Trzy przyjaciółki w średnim wieku prowadzą interesy współpracując ze sobą, gdyż duża ich część kręci się wokół biznesu funeralnego. Jagna prowadzi zakład pogrzebowy i dodatkowo wynajem ślubnych limuzyn, Magda firmę cateringową, a Marta kwiaciarnię. W zakładzie Jagny pracuje syn Marty Kocio, która od dzieciństwa fascynuje się tematyką śmierci. Natomiast syn Jagny jest prawnikiem, który niespodziewanie zapragnął mieć psa i to wcale nie z tego powodu (jak sam siebie przekonuje), żeby częściej widywać młodą panią weterynarz Kingę. Niespodziewania Jagna staje w obliczu rozwodu i zostaje bezwzględnie odarta ze złudzeń, że stanie się to z klasą. Przyjaciółki ją wspierają, co prowadzi do szeregu mniejszych i większy perypetii.

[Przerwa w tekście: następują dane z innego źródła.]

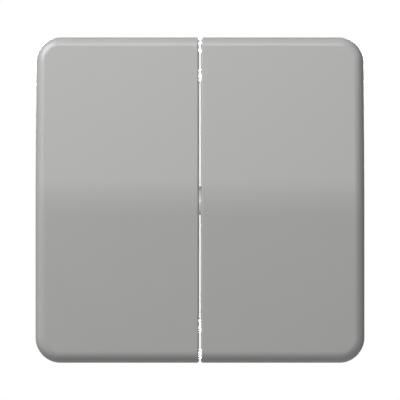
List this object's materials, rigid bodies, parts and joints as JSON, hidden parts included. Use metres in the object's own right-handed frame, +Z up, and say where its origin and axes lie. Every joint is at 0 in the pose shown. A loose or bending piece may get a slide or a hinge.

Książkę czyta się rewelacyjnie. Pomysł na fabułę wyborny. Umieszczenie części akcji w zakładzie pogrzebowym to świetny zabieg, pozwalający przytoczyć szeregi anegdot odnośnie pogrzebów i wymagań jego klientów, którzy choć już głosu nie mają, potrafią być wymagający. Postaci pierwszo i drugoplanowych jest w powieści trochę, każda z nich jest interesująca i oryginalna. Wątki i bohaterowie przeplatają się ze sobą tworząc swoistą mieszankę wybuchową. Atmosferę szaleństwa podgrzewa obecność różnych zwierzaków i scenki z gabinetu weterynarza. Przy tej książce nie sposób się nudzić. Poprawia humor, gwarantuje świetną zabawę. Polecam gorąco.

Moja ocena: 8/10

Za możliwość przeczytania książki bardzo dziękuję WYDAWNICTWU LEKKIE.